Orchestrated chaos: Crisis in East Timor
The big bold type across the magazine's cover said "Slaughter in East Timor." But the issue was dated 1979, not 1999. Inquiry, a small-circulation (and now defunct) biweekly, was deploring the U.S. press's inattention to the atrocities taking place in the former Portuguese colony. Unfortunately, what has been happening in East Timor this month has been going on in varying degrees ever since Indonesia brutally invaded and annexed this small remote territory in 1975 shortly after Portugal abandoned it. Well before the recent rampage in which heavily armed irregular militias killed an estimated 7,000 people, destroyed much property and sent many thousands into hiding or exile, East Timor had lost almost a third of its populace—more than 200,000—to repressive Indonesian rule, either in massacres or by enforced starvation.
What some called "the hidden genocide" has become less hidden. Despite intense intimidation, 98.6 percent of the eligible East Timor voters went to the polls on August 30, and 78.5 percent of them cast ballots for independence in a United Nations-administered referendum. It was then that the anti-independence militias—aided and abetted by elements of the military—exacted their revenge, systematically taking over the territory by means of terror. Ana Gomes, Portugal's ambassador to Indonesia, early-on put the blame squarely on the Indonesian military: "It's not an uncontrolled violence. It is a . . . planned and orchestrated chaos by military forces. They want to scare the international community—the observers and the journalists—to get them out and massacre the East Timorese."
East Timor is the only predominantly Christian territory in the Indonesian archipelago, and Roman Catholic institutions seemed to be singled out for attack. A number of priests and nuns have been killed, and churches and convents torched. Bishop Carlos Belo, co-winner of the 1996 Nobel Peace Prize, had to flee to Australia; his home was burned, and those who had taken refuge in it were taken away by militiamen. Nor have Protestants been spared; among the murdered was Francisco de Vasconcelos, general secretary of the Christian Church of East Timor.
For several days the U.S. and other major powers were reluctant to act, saying that Indonesia should resolve the Timorese crisis on its own. That, said José Ramos-Horta, pro-independence activist and Bishop Belo's co-Nobelist, would be like asking Hitler to save the Jews or Saddam Hussein to save the Kurds. One reason for the go-slow approach: Indonesia, long a U.S. ally—and a recipient of much U.S. military assistance—controls sea lanes of strategic interest to the U.S. But eventually President Clinton took a harder line, threatening sanctions and calling for deployment of an international peacekeeping force. Indonesia's President B. J. Habibie at first was adamantly opposed to such a force, but faced with extraordinary international pressure (and fearing a loss of foreign aid), he finally conceded that the peacekeepers would be necessary. If outside intervention was justifiable in regard to Kosovo, it is even more justifiable in regard to East Timor. There is no issue of national sovereignty here; Indonesia occupied East Timor illegally and in violation of international law.
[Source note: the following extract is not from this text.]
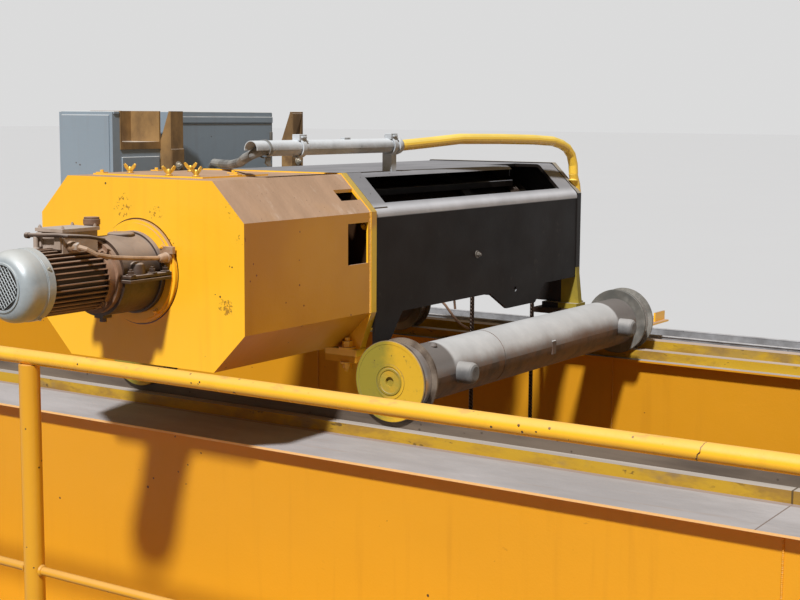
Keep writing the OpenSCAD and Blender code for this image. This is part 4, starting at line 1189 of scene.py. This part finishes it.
class CRANE_OT_motor(bpy.types.Operator):
    """Build the small pieces on the motor, its terminal box and its cowl"""

    bl_idname = "crane.motor"
    bl_label = "Motor"

    def execute(self, context):
        steps = [math.radians(9 * i) for i in range(11)]
        cowl = Shape(TROLLEY)
        wall = [(0, 0), (COWL_RADIUS, 0), (COWL_RADIUS, -23), (COWL_RADIUS - 1, -23.6),
                (COWL_RADIUS - 1, -25),
                (COWL_RADIUS, -25.6)]
        nose = [(COWL_RADIUS - 28 + 28 * math.cos(a), COWL_FRONT + 36 - 36 * math.sin(a)) for a in steps]
        profile = [(radius, MOTOR_FRONT + back) for radius, back in wall] + nose + [(0, COWL_FRONT)]
        cowl.lathe(profile, (0, 0, HOIST_MID), Y_AXIS, 72)
        made = cowl.piece("fan_cowl_shell", "cowl", "trolley", "zinc", sharp=50)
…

Australia will play the major role in the peacekeeping mission, with the U.S. supplying logistical and intelligence support. The mission is obviously needed on humanitarian grounds, but it would also give the U.S. and Australia an opportunity to do a bit of atoning for past inaction and wrong action. Both countries acquiesced in Indonesia's occupation of East Timor. In fact, President Gerald Ford and Secretary of State Henry Kissinger dined with dictator Suharto in Jakarta a couple of days before the unprovoked invasion. On that occasion Kissinger told reporters that "the United States understands Indonesia's position on the question" of Timor—which Suharto took to be a green light.